DAVID GUREVICH – BOOK LAUNCH
Exploring the Holy Land. 100 Years of the Palestine Exploration Fund

AIAS Chair, Professor Tessa Rajak with Dr David Gurevich
AIAS Chair, Professor Tessa Rajak, and Dr David Gurevich with the new publication. Photograph by Rivka Jacobson.

10 October 2019, University College London

The AIAS held a wine reception to mark publication of this special volume, presenting the results of a two-day conference held at the University of Haifa in 2015 to celebrate the 150th anniversary of the Palestine Exploration Fund. During the evening, co-editor David Gurevich presented a short lecture examining the work of a number of pioneering PEF archaeologists. The event was sponsored by Equinox Publishing.


STEFAN REIF
Insights into the Jewish Homeland a Thousand Years Ago

29 October 2019, University College London

Guide to Jewish Tombs in Israel
Manuscript T-S K21.69 — A late medieval guide to Jewish tombs in the land of Israel. By permission of Cambridge University Library.

Professor Reif presented an engaging exploration of the political and historical background of Jewish communities in the homeland before, during and after the Crusader period.

In this lecture, he looked at the Cairo Genizah and a number of remarkable manuscripts, and discussed what these communities achieved, and how they interacted with those in Babylonia.


DEBORAH ROOKE
Shrines and Worship in Iron Age Israel

12 December 2019, University College London

Image illustrating a lecture by Deborah Rooke
The Israelite sanctuary within the Iron Age fort at Tel Arad, south of Jerusalem. © Ian Scott (Creative Commons Attribution-Share Alike 2.0 Generic License)

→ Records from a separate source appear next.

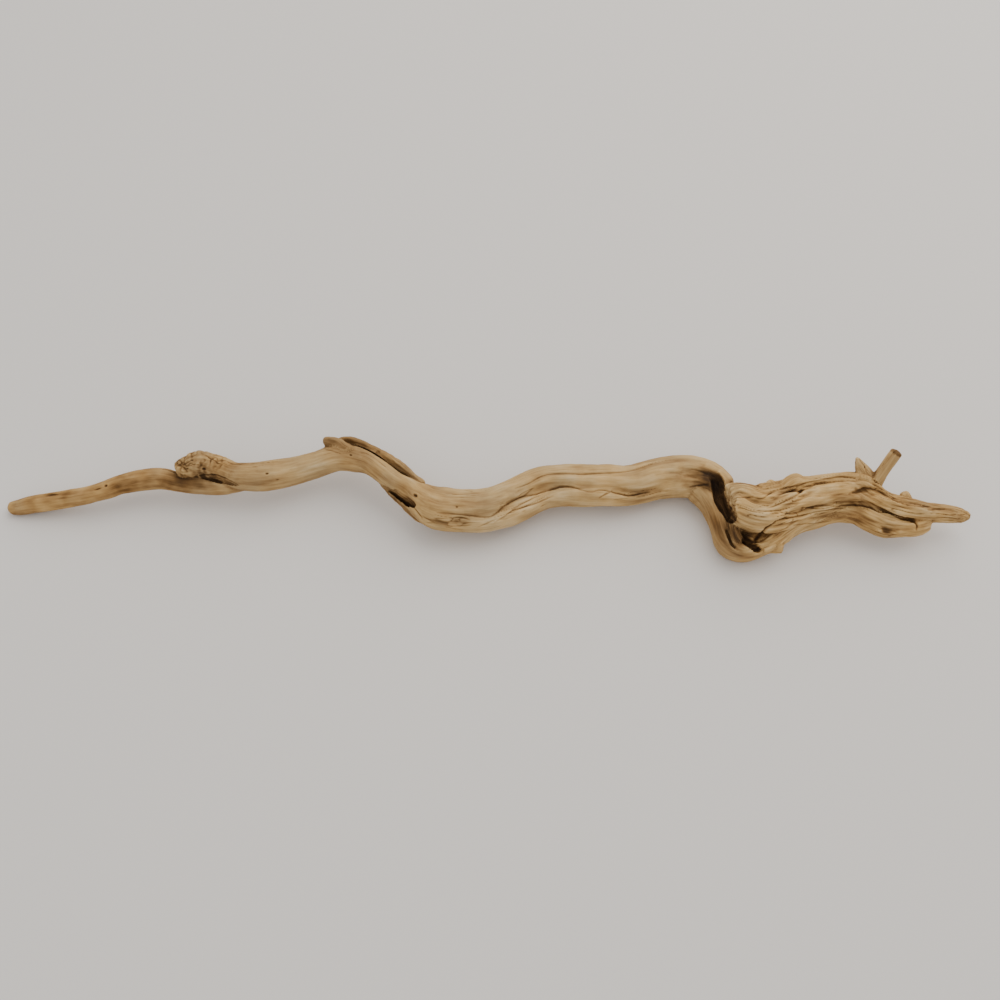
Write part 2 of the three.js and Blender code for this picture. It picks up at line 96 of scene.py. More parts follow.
# The limbs, with what sinks their surface: rows of (x, degrees, half width, depth) along each furrow
LIMBS = {
    "tail": Limb(cap=(4, 4), rough=(0.3, 0.4), path=[
        (-391, 1.5, 5.3, 4.4, 4.4), (-381, 1.2, 6.4, 6.8, 5.8), (-370, 2.2, 9, 7.4, 6.8),
        (-354, 3, 12, 7.3, 7), (-337, 4.5, 15, 7.4, 7.2), (-321, 6, 18, 7.2, 7.2),
        (-306, 10, 20, 7.8, 7.6), (-296, 14, 21, 8, 8), (-281, 17, 22, 8.8, 8.2), (-265, 19, 22, 8.8, 8),
        (-249, 16.5, 20, 7.6, 8), (-233, 14.5, 19, 7.2, 8), (-213, 13.5, 19.5, 7, 8),
        (-194, 14.5, 22, 5, 6),
    ], furrows=[
        # A shallow split along the top, near the tip
        [(-372, 10, 1.6, 0.2), (-356, 14, 1.8, 1.2), (-338, 8, 1.6, 0.2)],
    ]),
    "trunk": Limb(cap=(4, 7), rough=(0.5, 0.8), path=[
        (-252.5, 23.5, 31, 5, 6), (-243, 24, 31, 8.2, 9), (-234, 27, 31, 10.8, 10),
        (-223.5, 26, 30, 10, 10), (-213, 22, 29, 9.8, 10.5), (-201, 18.5, 27, 11.2, 11),
        (-182, 19, 26, 12.5, 12), (-162, 23, 25.5, 11.6, 11.5), (-142, 29, 26.5, 10.6, 11),
        (-121, 34.5, 29, 11, 11), (-102.5, 31, 30, 9.8, 11), (-92.5, 26, 30, 8.7, 11),
        (-82.5, 17, 30, 7.8, 11.5), (-73.5, 9.5, 29.5, 7.4, 12), (-65, 5, 28, 8, 12),
        (-55.5, -1.5, 26, 12.5, 13), (-40.5, -9, 24, 18.2, 14.5), (-20, -10.8, 22.5, 18, 15),
        (0, -9.6, 22, 18.2, 15.5), (21, -1.5, 22, 18.2, 15.5), (41, 9.5, 21.5, 18, 15.5),
        (62, 13, 21, 17.6, 15.5), (90, 13.5, 20, 17.8, 15), (115, 14.7, 19.2, 16.6, 15),
        (135, 21, 18.2, 16.8, 15.6), (154, 24, 16.8, 17.6, 16.6), (167, 21.8, 18.4, 17.2, 17),
        (177, 17, 21, 15.4, 17), (186, 10, 22, 12, 15.5), (193, 3.5, 22, 8, 12),
    ], furrows=[
        # The long shaded furrow along the front
        [(-44, -45, 3, 0.4), (-31, -42, 3, 1.4), (-12, -44, 3.5, 2.4), (6, -45, 4.5, 3.8),
         (15, -32, 6, 5.2), (25, -27, 7, 6.4), (46, -34, 6.5, 6.6), (58, -31, 5.2, 5.6), (68, -31, 4.2, 4),
         (90, -39, 3.8, 3), (103, -46, 3.6, 3), (113, -57, 3.4, 3.2), (130, -65, 3, 1.8),
         (140, -68, 3, 0.4)],
        # The second, lower furrow
        [(4, -74, 2.4, 0.4), (13, -63, 2.6, 2), (21, -51, 2.6, 2.2), (36, -57, 2.6, 2),
         (52, -55, 2.4, 0.4)],
        # The edge of the smooth upper ridge
        [(6, 0, 1.8, 0.3), (30, 0, 1.8, 1.1), (46, 7, 1.8, 1.5), (90, 8, 1.8, 1.4), (114, 15, 1.8, 1.2),
         (135, 20, 2, 1.6), (158, 21, 2.4, 2), (174, 21, 2.4, 1)],
        # A furrow on the hidden back, as deep as the front one
        [(-30, 120, 4, 0.4), (0, 112, 5, 3), (45, 125, 6, 4.2), (95, 140, 5, 3.6), (150, 130, 4, 0.6)],
        # The trunk's end dips into the deep hollow
        [(138, -20, 3, 0.3), (150, -20, 5, 2), (161, -18, 7, 4.5), (171, -14, 8, 6.5), (181, -8, 7, 5)],
        # The knotty pit near the crook
        [(-31, -66, 2.4, 0.3), (-26, -65, 3, 2.6), (-20, -62, 2.4, 0.3)],
    ]),
    "band": Limb(cap=(8, 1.5), rough=(0.4, 0.5), path=[
        (162.5, 15, 18, 10.5, 12), (171, 9, 17, 10, 12.4), (177.5, -0.5, 16, 8.8, 13),
        (181.8, -11.5, 15, 8.2, 13.4), (184, -23, 14.4, 8, 13.6), (185.5, -33, 14.4, 7.8, 13.4),
        (190, -40.5, 14.4, 7, 13.2), (199.5, -44.2, 14.4, 6, 13), (210, -43.5, 16.5, 5, 11),
        (219, -41.5, 18.5, 3.8, 8.5), (224.5, -42.5, 20, 3.8, 6.5), (230, -44.5, 21, 3.6, 4.5),
    ], furrows=[
        # Its inner side is scooped out, which leaves a thin rim outside
        [(171, 26, 3, 0.3), (179, 28, 4, 2.2), (185, 30, 4, 3), (196, 30, 3.6, 2.6), (208, 28, 3, 1.6),
         (217, 25, 2.4, 0.3)],
    ]),
    "neck": Limb(cap=(6, 6), rough=(0.5, 0.5), path=[
        (176.5, 20.5, 14, 8, 9), (185, 6.5, 14, 9.6, 10), (193, -10.5, 14, 10.4, 10),
        (200.5, -26, 15, 10, 10), (211.5, -34, 17, 8.6, 9.5), (224.5, -35, 19, 7, 8),
    ]),
    "head": Limb(cap=(3, 4), rough=(1.5, 0.8), path=[
        (188, -12, 31, 15, 13.5), (193.5, -10.5, 31, 17.5, 15), (199, -12.5, 32, 19.2, 16.5),
        (206, -15.8, 32.5, 20.6, 17.2), (215, -16.6, 33, 21.2, 17.5), (225.5, -13.8, 33.5, 20, 17),
        (236, -10.5, 33.5, 18.6, 16.5), (247, -7.5, 33.5, 18, 16), (258.5, -5, 33, 16.9, 15.5),
        (273.5, -0.5, 32, 15.8, 15), (290, 1, 31, 15.8, 14), (301, -4, 30, 13.8, 13),
        (312, -9.5, 29, 10.2, 11.5), (324, -13, 28, 8.8, 10), (336.5, -14.5, 27, 8.3, 8.8),
        (350, -15, 26, 7.8, 7.6), (361, -15, 25, 7.6, 6.9), (369, -15.4, 24, 6.6, 6),
        (375.5, -16.6, 23, 5.2, 4.8), (380, -18, 22.5, 3.2, 3.2),
    ], furrows=[
        # Below the thin strand along the top edge
        [(196, -13, 2.2, 0.5), (207, -8, 2.4, 2), (217, -10, 2.4, 2.4), (224, 5, 2.6, 2.8),
         (232, 14, 2.8, 3.2), (243, 8, 2.8, 3.4), (255, 16, 2.8, 3.4), (268, 18, 2.6, 3),
         (279, 20, 2.4, 2), (290, 15, 2.4, 0.6)],
        # A short crack that runs into a small knot
        [(214, -42, 1.8, 0.4), (226, -33, 2, 1.8), (236, -23, 2.2, 2.2), (247, -10, 2.8, 3),
         (252, -6, 2.4, 0.6)],
        # The main fissure, between the head and its front strand
        [(212, -72, 2.4, 1), (228, -55, 2.6, 2.8), (240, -62, 2.6, 3), (253, -54, 2.6, 3),
         (265, -57, 2.6, 3.4), (278, -70, 3, 4.4), (291, -72, 3.2, 5), (301, -64, 3, 5),
         (309, -69, 2.8, 4.6), (324, -88, 2.6, 3), (334, -92, 2.4, 1)],
        # The hollow under the lit ridge
        [(280, -36, 3, 0.6), (292, -18, 4.5, 4), (300, -3, 4.8, 5), (307, 9, 4, 3.6), (316, 20, 3, 2),
         (325, 8, 2.4, 0.5)],
        # A fissure on the hidden back
        [(196, 120, 3, 0.6), (222, 105, 4.5, 4), (255, 118, 5, 5), (290, 108, 4, 3.6), (322, 122, 3, 0.6)],
    ]),
    "front": Limb(cap=(4, 3), rough=(0.8, 0.8), path=[
        (209.5, -43.5, 19, 4.4, 6), (216, -41, 20, 6.6, 8), (222.5, -37, 21, 8, 9),
        (229, -31.5, 22, 8.6, 9.5), (236, -27, 23, 7.8, 9.5), (244, -23.8, 24, 6.8, 9),
        (255.5, -20, 24, 6.7, 9), (273.5, -13.8, 24, 7, 9), (289.5, -14.5, 23, 7.2, 9.5),
        (301, -19.5, 22, 8.3, 10), (313.5, -23.5, 20, 9.5, 10), (326, -24, 19, 8.4, 9),
        (338.5, -23, 20, 8, 8.5), (348, -19.5, 21, 5.5, 7),
    ], furrows=[
        # The knot hole near the right end
        [(306, -52, 2, 0.2), (311, -56, 4, 3.5), (316, -58, 4.2, 4), (321, -58, 2.4, 0.4)],
    ]),
    "top_strand": Limb(cap=(3, 3), rough=(0.5, 0.5), path=[
        (227.5, -5, 43, 4, 4), (233, -1, 45, 5.5, 5.5), (239.5, 2, 46, 6, 5.6), (245.5, 1.5, 45.5, 4.8, 5),
        (260.5, 4, 45, 4.4, 5), (275.5, 7, 43, 4.2, 5), (288, 7.5, 41, 4.4, 5), (298, 4.5, 39, 4.4, 5),
        (307.5, 1, 35, 3.6, 4),
    ]),
    "twig": Limb(cap=(2, 4), rough=(0.2, 0.2), path=[
        (-135, 45.5, 36, 3.6, 3.8), (-129.5, 45, 36.5, 4, 4), (-122.5, 43, 37, 4.4, 4.4),
        (-115, 37.5, 37, 4.8, 4.4), (-107, 33.5, 36, 4, 4),
    ]),
    "fin": Limb(cap=(3, 4), rough=(0.25, 0.25), path=[
        (-127, 47, 31, 2.4, 4), (-119.5, 48.5, 31, 2.8, 6), (-110, 47.5, 30, 3.2, 7.5),
        (-100, 43.5, 29.5, 3.4, 8), (-90, 38, 29, 3.2, 8), (-78, 30, 29, 3.5, 8),
        (-68.5, 22.5, 28.5, 3.7, 8), (-60, 15.5, 27, 3.4, 7), (-52, 8.5, 26, 3.4, 6),
    ]),
    "sliver": Limb(cap=(3, 4), rough=(0.2, 0.3), path=[
        (-87, 14, 25, 2.4, 4), (-79.5, 8, 21.5, 2.8, 6), (-70.5, 0, 19.5, 3, 7),
        (-62.5, -7.5, 18.5, 3.2, 8), (-54, -14.5, 18, 3.8, 8.5), (-42, -19.5, 19, 4.6, 9),
    ]),
    "long_stub": Limb(cap=(2, 1.2), rough=(0.2, 0.2), path=[
        (301, 1, 28, 8, 7.5), (306, 7, 37, 5.6, 5.8), (311.5, 14, 47, 4.9, 5), (319, 22.5, 58.5, 4.7, 4.8),
    ]),
    "short_stub": Limb(cap=(2, 1.5), rough=(0.3, 0.3), path=[
        (301, 4, 30, 11, 8), (297, 11.5, 38, 8.2, 5.4), (292.5, 16, 44.5, 5.2, 3.6),
        (289.5, 19.5, 49.5, 2.4, 1.5), (288, 20.8, 51.5, 0.9, 0.8),
    ]),
    "back_nub": Limb(cap=(2, 1.5), rough=(0.3, 0.3), path=[
        (331, -9, 27, 5, 5), (328.5, -4, 32, 4.4, 4), (326.5, -1, 35, 3, 2.8),
    ]),
    "edge_nub": Limb(cap=(2, 1.5), rough=(0.3, 0.3), path=[
        (223, -3, 40, 6, 6), (220.5, 3, 42, 3.6, 3), (219.5, 5.4, 43, 2.4, 2.2),
    ]),
    "inner_lobe": Limb(cap=(3, 3), rough=(0.5, 0.5), path=[
        (191, -19.5, 24, 3.2, 5), (191, -28, 25, 4.2, 7), (192.5, -36.5, 24, 4.7, 8),
        (196, -42, 21, 3.5, 6),
    ]),
}

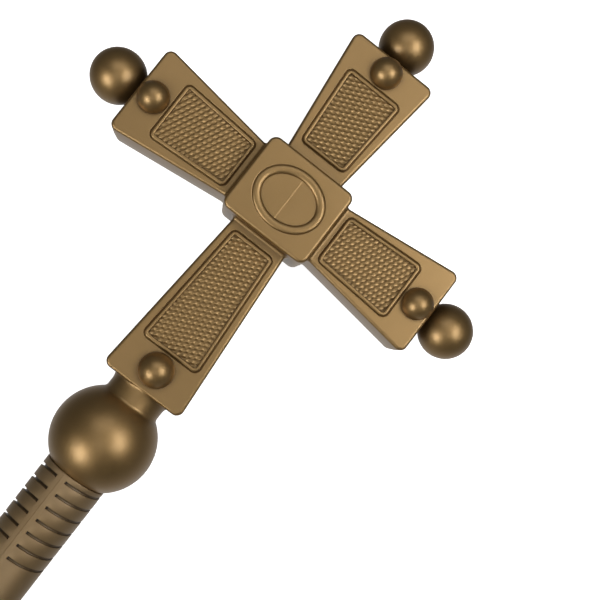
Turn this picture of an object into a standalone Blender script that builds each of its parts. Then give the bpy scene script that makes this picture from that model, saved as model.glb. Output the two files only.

Dr Rooke gave an intriguing lecture, exploring the archaeology of places and practices of worship in ancient Israel during the First Millennium BCE. Taking a typology of cult places devised by Rüdiger Schmitt as her starting point, she explored a variety of expressions of cult, from small domestic installations to supra-national shrines such as the temple at Jerusalem.